The focus of the image is drawn to the tiger and its unusually friendly eyes. Its eyes are bright and its tongue is partially out like it is panting. Commonly tigers are expected to be ferocious and predatory, however this tiger's almond shaped eyes and overall demeanor is somewhat playful. These aspects of the tiger are important to the argument of the image because the other focal points in the picture are harmless sleeping piglets. Since the piglets are in such intimate positions near the tiger, especially the one laying on the tiger's back, it suggests that the piglets are in their comfort zone and rely on the tiger to rear them in this time of development. It seems the feelings are mutual between the two species because the Tiger is not in a predatory mode, showing canines or about to pounce on them.

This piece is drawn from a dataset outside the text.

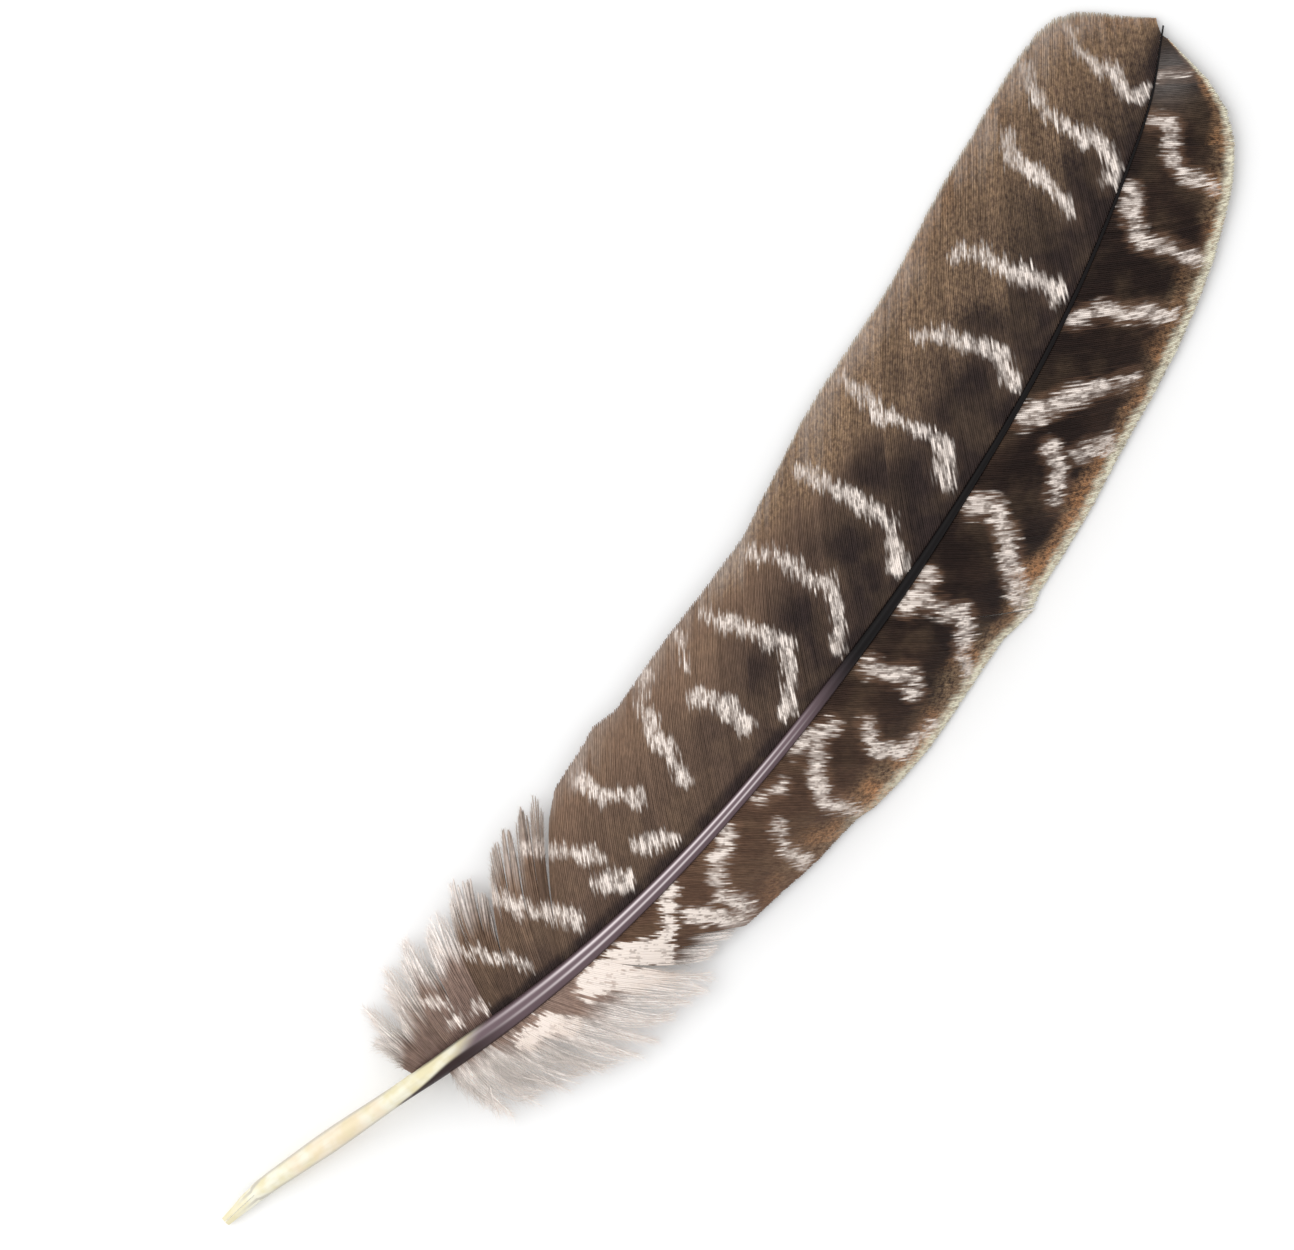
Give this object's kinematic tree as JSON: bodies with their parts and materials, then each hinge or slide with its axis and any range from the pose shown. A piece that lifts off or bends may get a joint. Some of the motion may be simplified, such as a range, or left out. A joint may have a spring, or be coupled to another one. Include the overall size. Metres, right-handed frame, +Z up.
{
  "type": "quill pen",
  "caption": "Feather quill pen: a hollow horn barrel cut to a slit nib, an arched shaft and two barred vanes of barbs with soft down at their base.",
  "frame": {"origin": "middle of the bounding box, on the table surface that the quill lies on", "axes": "+X from the nib to the feather's tip, +Y to the wide vane, +Z up from the table"},
  "size_m": [0.3294, 0.0772, 0.0191],
  "materials": {
    "barrel_horn": "clear ivory horn, satin",
    "shaft_horn": "horn, glossy near-black, grey-violet and ivory near the barrel",
    "pith": "dry white foam-like pith",
    "membrane": "thin dried membrane",
    "wide_barbs": "brown barbs with white bars and mottled margin",
    "narrow_barbs": "dark brown barbs with white bars and a pale rusty margin",
    "down": "soft grey-beige down"
  },
  "bodies": {
    "root": {"calamus_barrel": "barrel_horn", "rachis_shell": "shaft_horn", "rachis_pith": "pith", "pulp_cap_1": "membrane", "pulp_cap_2": "membrane", "pulp_cap_3": "membrane", "pulp_cap_4": "membrane", "pulp_cap_5": "membrane", "wide_down_1": "down", "wide_down_2": "down", "wide_down_3": "down", "wide_down_4": "down", "narrow_down_1": "down", "narrow_down_2": "down", "narrow_down_3": "down", "narrow_down_4": "down", "narrow_down_5": "down", "narrow_down_6": "down", "wide_tuft_1": "wide_barbs", "wide_tuft_2": "wide_barbs", "wide_tuft_3": "wide_barbs", "wide_tuft_4": "wide_barbs", "wide_web_01": "wide_barbs", "wide_web_02": "wide_barbs", "wide_web_03": "wide_barbs", "wide_web_04": "wide_barbs", "wide_web_05": "wide_barbs", "wide_web_06": "wide_barbs", "wide_web_07": "wide_barbs", "wide_web_08": "wide_barbs", "wide_web_09": "wide_barbs", "wide_web_10": "wide_barbs", "narrow_web_01": "narrow_barbs", "narrow_web_02": "narrow_barbs", "narrow_web_03": "narrow_barbs", "narrow_web_04": "narrow_barbs", "narrow_web_05": "narrow_barbs", "narrow_web_06": "narrow_barbs", "narrow_web_07": "narrow_barbs", "narrow_web_08": "narrow_barbs", "narrow_web_09": "narrow_barbs", "narrow_web_10": "narrow_barbs", "narrow_web_11": "narrow_barbs"}
  },
  "joints": []
}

Although this image of an unlikely relationship between the animals is probably induced by humans and not nature, it suggests that not all human relationships have to "make sense" to work. In society people judge you by the relationships you have with others. If you have intimate relationships with people who are opposite of or nothing like you then usually its controversial or frowned upon. When parents want to adopt a child, usually they will adopt a child from their own race because its just so unusual to see a baby of a different color than their parents. We like to think its no big deal but in reality people have been raised to think in certain ways and the norm is what they usually have seen their whole lives. So whatever doesn't define that is weird and shouldn't go together. It can also go for same-sex couples. They are the minority and when couples are seen in public, some people may be shocked and repulsed by the difference. In the end, unusual relationships between people and even animals can be related back to the strong bond they have between them for different reasons.